On page 658 of 11 Cal.2d, page 17 of 82 P.2d, 118 A.L.R. 486, it is also stated:
“Other cases could be cited. We believe that these cases clearly establish the constitutionality of the statute here under attack. The statute must be held to be a reasonable attempt upon the part of the state to accomplish a valid object. It must be borne in mind that this statute does not regulate the selling of commodities––it is the predatory trade practice of selling below cost with intent to injure competitors which the legislature on reasonable grounds has determined is vicious and unfair that is prohibited. Such determination is clearly within the legislative power. The state may not have power to regulate all trade practices affecting competition, but it clearly has power to restrict or prohibit trade practices which upon reasonable grounds it determines are predatory, vicious, unfair and anti–social.”
In the case of People v.
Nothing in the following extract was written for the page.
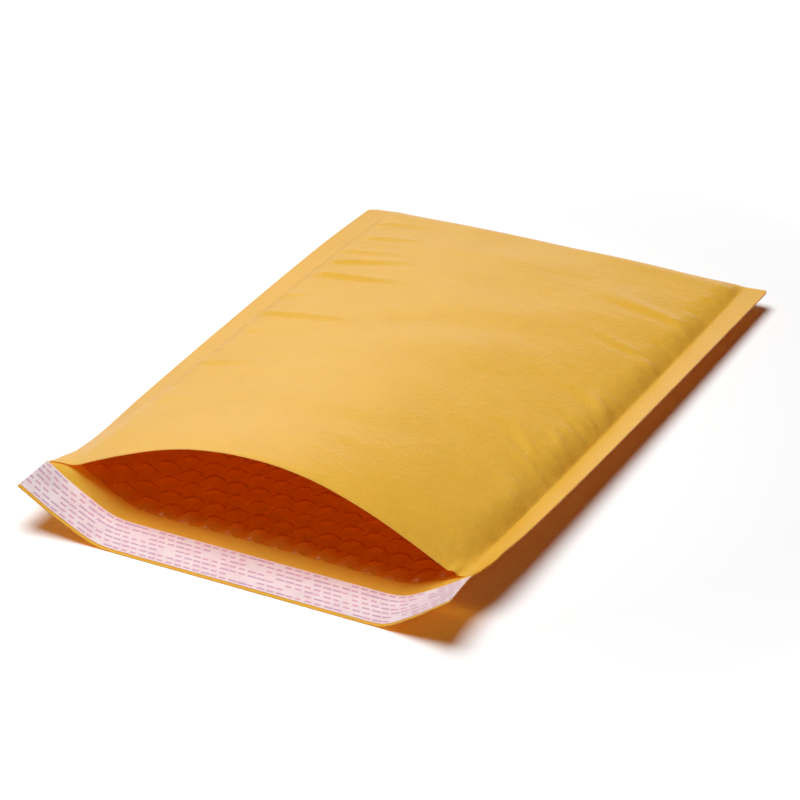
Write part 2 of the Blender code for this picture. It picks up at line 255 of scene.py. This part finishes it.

Black's Food Store, supra [16 Cal.2d 59, 105 P.2d 362], a case in which a preliminary injunction granted under the “Unfair Practices Act” was involved, the court said:
“It has been held upon sound principle that the legislature has the authority, under its police powers, to regulate business for the general welfare of the public, by prohibiting merchants from selling products below cost ‘for the purpose of injuring competitors or destroying competition’. Wholesale T. Dealers v. National, etc. Co., 11 Cal.2d 634, 82 P.2d 3, 8, 118 A.L.R. 486.”
It would, therefore, appear to us that the constitutionality of the Unfair Practices Act is settled in California, and that there is nothing in the facts of the instant case that would make the act unconstitutional as applied to the facts shown by the record here.
For the reasons hereinbefore set forth, the judgment is affirmed.
SCHOTTKY, Justice pro tem.
ADAMS, P. J., and THOMPSON, J., concurred.